** start Provided records **
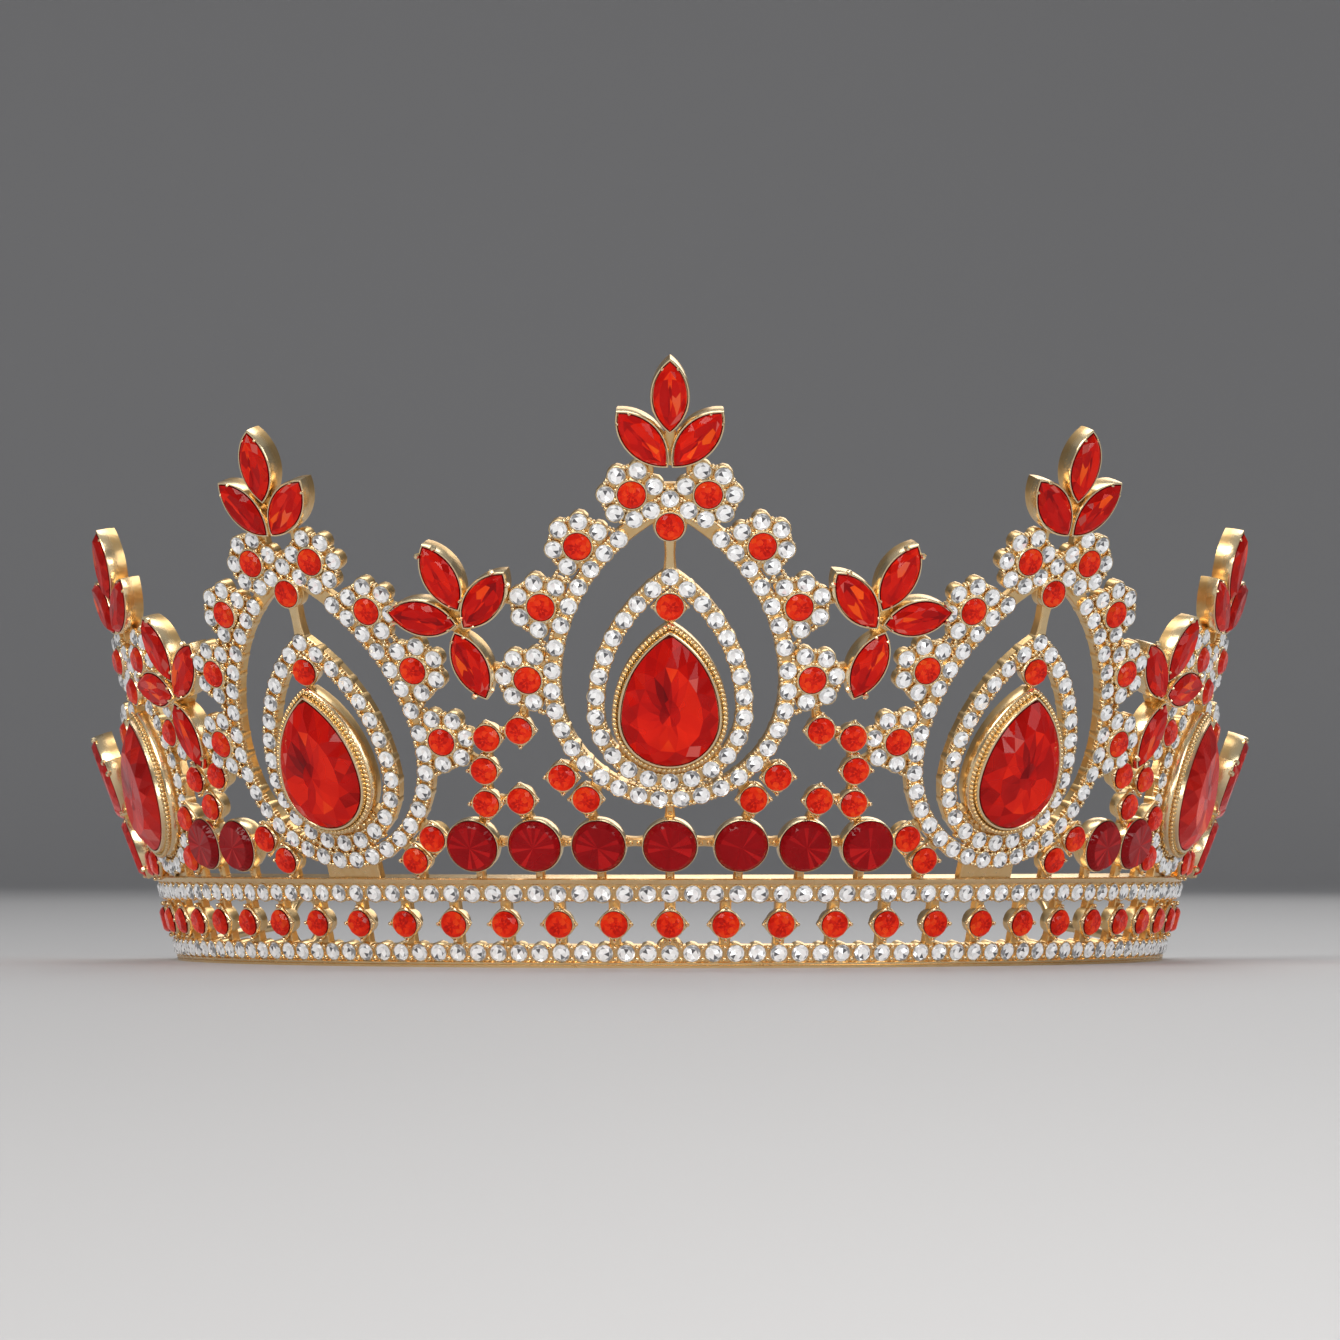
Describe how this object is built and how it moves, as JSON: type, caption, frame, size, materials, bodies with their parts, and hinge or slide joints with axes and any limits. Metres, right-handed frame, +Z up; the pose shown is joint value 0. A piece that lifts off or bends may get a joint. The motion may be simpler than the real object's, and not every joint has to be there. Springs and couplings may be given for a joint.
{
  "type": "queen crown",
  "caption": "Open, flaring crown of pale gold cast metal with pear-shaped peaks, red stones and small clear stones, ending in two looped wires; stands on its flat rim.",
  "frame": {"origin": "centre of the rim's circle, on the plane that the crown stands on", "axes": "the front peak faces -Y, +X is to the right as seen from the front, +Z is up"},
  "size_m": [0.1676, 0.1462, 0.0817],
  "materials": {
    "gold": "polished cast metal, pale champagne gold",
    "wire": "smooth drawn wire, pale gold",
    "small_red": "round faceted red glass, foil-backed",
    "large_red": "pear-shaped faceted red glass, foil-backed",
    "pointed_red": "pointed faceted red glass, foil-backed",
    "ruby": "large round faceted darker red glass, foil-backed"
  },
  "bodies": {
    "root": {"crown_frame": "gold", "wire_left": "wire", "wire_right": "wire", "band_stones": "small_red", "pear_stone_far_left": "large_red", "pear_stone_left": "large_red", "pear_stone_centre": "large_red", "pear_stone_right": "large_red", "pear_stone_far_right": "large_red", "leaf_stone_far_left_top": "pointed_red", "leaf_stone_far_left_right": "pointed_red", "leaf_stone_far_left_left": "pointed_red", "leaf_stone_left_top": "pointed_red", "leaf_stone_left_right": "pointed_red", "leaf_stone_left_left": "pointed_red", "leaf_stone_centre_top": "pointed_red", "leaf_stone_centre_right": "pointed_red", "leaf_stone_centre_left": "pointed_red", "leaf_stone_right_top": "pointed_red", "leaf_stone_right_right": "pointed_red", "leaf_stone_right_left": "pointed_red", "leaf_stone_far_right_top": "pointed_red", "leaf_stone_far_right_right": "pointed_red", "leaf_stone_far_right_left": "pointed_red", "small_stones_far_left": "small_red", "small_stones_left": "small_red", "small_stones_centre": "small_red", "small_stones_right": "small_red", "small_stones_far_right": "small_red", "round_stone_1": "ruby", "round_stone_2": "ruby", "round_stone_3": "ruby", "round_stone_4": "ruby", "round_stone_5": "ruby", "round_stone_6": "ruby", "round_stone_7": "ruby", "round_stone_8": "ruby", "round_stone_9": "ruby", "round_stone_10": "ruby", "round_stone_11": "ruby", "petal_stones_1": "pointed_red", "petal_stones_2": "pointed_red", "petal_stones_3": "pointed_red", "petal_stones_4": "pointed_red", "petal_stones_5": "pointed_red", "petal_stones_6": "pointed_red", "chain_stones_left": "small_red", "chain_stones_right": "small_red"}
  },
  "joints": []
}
** end Provided records **
** start Provided records **
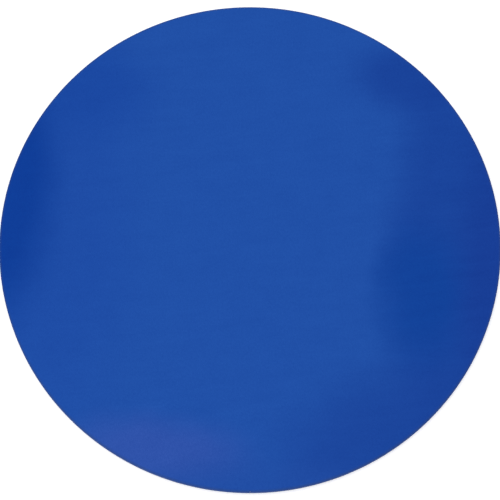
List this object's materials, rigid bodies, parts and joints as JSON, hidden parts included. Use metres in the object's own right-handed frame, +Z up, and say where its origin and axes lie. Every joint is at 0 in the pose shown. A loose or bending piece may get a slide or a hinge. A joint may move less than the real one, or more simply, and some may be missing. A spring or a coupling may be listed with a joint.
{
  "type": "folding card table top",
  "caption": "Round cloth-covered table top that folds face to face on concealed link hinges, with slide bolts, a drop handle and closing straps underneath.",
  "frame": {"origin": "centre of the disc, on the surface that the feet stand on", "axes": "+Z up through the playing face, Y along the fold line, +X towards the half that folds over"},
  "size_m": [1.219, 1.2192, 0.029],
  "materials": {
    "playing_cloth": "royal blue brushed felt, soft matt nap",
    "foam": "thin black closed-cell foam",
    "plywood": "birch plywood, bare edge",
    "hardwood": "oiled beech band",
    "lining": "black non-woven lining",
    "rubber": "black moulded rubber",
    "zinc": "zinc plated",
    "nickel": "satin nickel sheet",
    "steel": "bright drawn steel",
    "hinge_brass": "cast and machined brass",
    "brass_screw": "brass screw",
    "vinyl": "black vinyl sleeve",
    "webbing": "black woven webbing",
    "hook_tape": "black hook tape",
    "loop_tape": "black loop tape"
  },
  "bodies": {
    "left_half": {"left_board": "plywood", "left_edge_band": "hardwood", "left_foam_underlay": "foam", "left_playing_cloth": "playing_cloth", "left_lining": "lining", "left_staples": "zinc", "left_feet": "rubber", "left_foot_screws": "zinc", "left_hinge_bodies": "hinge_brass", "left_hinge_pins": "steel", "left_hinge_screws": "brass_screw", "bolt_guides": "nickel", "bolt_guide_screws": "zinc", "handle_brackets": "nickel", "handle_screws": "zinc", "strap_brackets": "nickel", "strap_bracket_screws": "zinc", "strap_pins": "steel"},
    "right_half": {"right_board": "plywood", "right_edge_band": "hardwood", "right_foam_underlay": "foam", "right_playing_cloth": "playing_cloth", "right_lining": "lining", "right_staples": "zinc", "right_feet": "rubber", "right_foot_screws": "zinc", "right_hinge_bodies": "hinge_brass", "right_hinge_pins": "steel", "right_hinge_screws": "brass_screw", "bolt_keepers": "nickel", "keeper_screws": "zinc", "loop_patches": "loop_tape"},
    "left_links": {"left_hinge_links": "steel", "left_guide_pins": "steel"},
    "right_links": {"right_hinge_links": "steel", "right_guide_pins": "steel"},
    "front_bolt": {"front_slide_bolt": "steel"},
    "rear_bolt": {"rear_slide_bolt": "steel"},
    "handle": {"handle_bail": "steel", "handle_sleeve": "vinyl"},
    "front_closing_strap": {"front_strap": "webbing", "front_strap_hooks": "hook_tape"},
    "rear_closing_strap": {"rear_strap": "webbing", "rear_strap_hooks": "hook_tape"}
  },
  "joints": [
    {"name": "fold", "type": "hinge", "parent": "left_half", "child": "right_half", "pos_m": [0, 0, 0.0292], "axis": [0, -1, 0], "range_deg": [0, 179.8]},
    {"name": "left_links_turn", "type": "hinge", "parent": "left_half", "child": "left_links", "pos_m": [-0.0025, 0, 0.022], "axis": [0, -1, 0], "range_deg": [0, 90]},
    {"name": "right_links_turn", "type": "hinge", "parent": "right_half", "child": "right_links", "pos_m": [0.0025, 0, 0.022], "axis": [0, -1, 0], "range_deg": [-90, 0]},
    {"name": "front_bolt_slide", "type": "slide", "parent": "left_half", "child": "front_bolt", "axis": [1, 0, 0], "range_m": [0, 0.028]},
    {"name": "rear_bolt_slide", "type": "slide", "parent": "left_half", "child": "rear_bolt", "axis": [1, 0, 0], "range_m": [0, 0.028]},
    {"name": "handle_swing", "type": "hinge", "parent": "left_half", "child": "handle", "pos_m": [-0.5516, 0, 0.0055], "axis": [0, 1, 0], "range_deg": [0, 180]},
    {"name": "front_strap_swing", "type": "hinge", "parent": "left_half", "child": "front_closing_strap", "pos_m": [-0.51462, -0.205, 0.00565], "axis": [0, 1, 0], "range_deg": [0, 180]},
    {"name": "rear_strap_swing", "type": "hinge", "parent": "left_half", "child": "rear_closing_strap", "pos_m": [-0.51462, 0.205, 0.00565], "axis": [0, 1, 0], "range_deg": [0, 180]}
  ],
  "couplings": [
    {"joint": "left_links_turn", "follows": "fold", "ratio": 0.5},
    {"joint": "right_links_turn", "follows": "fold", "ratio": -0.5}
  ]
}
** end Provided records **
** start Provided records **
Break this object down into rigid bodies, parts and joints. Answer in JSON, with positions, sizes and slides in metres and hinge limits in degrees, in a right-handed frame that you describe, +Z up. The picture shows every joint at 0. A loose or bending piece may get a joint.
** end Provided records **
Please list every line of the records that contains "this".

▶ Task solution
Describe how this object is built and how it moves, as JSON: type, caption, frame, size, materials, bodies with their parts, and hinge or slide joints with axes and any limits. Metres, right-handed frame, +Z up; the pose shown is joint value 0. A piece that lifts off or bends may get a joint. The motion may be simpler than the real object's, and not every joint has to be there. Springs and couplings may be given for a joint.
List this object's materials, rigid bodies, parts and joints as JSON, hidden parts included. Use metres in the object's own right-handed frame, +Z up, and say where its origin and axes lie. Every joint is at 0 in the pose shown. A loose or bending piece may get a slide or a hinge. A joint may move less than the real one, or more simply, and some may be missing. A spring or a coupling may be listed with a joint.
Break this object down into rigid bodies, parts and joints. Answer in JSON, with positions, sizes and slides in metres and hinge limits in degrees, in a right-handed frame that you describe, +Z up. The picture shows every joint at 0. A loose or bending piece may get a joint.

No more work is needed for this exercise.